Why cybersecurity still looks practical

Cybersecurity is practical because risk is expanding, not shrinking. More AI systems, more cloud usage, more digital workflows, and more online business all increase the attack surface. WEF’s India-focused jobs analysis in April 2025 said Indian employers are actively trying to boost tech talent to support AI and digital growth, and around 63 out of every 100 Indian workers will need training by 2030.

India’s talent ecosystem is moving the same way. NASSCOM has also highlighted rising need for specialized skills in data, cloud, cybersecurity, and AI engineering as automation accelerates.

Courses students should be careful about

A lot of private institutes sell junk under names like advanced ethical hacking, cyber warrior program, or red-team masterclass. Most of that is marketing. If the program has no real networking base, no Linux or system work, no labs, and no practical security tooling, it is probably weak.

Watch for these warning signs:

  • too much “hacker” branding and no real syllabus
  • no hands-on labs or simulations
  • no pathway into entry-level roles
  • no emphasis on networking, systems, or cloud basics

Students sabotage themselves when they chase excitement instead of foundation.

Skills that matter more than hype

The students who do well in cybersecurity usually build a stack like this:

  • networking and TCP/IP basics
  • Linux and Windows system understanding
  • security concepts and risk awareness
  • cloud and identity basics
  • log analysis, monitoring, and incident thinking

That is a real base. A flashy course title is not.

Conclusion

Cybersecurity courses after 12th can absolutely lead to real demand, but only when students choose substance over hype. The strongest routes usually start with BTech, BCA, BSc IT, or a solid networking-and-systems foundation, then move into security specialization through labs, certifications, and real practice. India’s hiring data and global jobs data both support the same conclusion: cybersecurity remains one of the smarter digital career bets because digital risk keeps expanding.

The real mistake is not choosing cybersecurity. The real mistake is thinking a trendy short course can replace actual technical depth.

FAQs

Which course is best after 12th for cybersecurity?

For most students, BTech in Computer Science or IT, BCA, or BSc IT with later cybersecurity specialization is the strongest route because it builds the technical base first.

Can I enter cybersecurity without engineering?
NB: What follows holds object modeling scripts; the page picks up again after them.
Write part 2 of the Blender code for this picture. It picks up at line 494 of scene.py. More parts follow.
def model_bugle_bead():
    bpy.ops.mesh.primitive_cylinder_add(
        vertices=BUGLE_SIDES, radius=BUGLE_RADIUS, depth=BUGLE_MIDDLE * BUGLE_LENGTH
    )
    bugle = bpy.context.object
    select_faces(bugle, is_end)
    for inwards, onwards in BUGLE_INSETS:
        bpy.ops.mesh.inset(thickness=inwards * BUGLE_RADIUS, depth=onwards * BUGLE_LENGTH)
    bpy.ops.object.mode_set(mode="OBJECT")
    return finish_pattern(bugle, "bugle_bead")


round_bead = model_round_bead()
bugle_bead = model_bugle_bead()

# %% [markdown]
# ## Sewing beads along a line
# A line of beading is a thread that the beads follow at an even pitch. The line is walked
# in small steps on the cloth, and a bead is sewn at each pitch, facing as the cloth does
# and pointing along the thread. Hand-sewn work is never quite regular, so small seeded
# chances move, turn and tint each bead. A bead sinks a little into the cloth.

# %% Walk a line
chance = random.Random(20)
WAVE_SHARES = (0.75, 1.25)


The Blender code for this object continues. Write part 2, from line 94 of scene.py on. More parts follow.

Yes. BCA, BSc IT, and skill-stacking through networking, systems, and security certifications can also lead into cybersecurity roles. The field cares heavily about skills, not only degree labels.

Is ethical hacking a good career after 12th?

Cybersecurity is a good field, but students should be careful with “ethical hacking” branding. Most real careers start with broader security, systems, and network skills first.

Is cybersecurity still in demand?

Yes. India Skills Report 2026 points to strong demand in cybersecurity roles, and WEF continues to rank cybersecurity among the fastest-growing skill areas.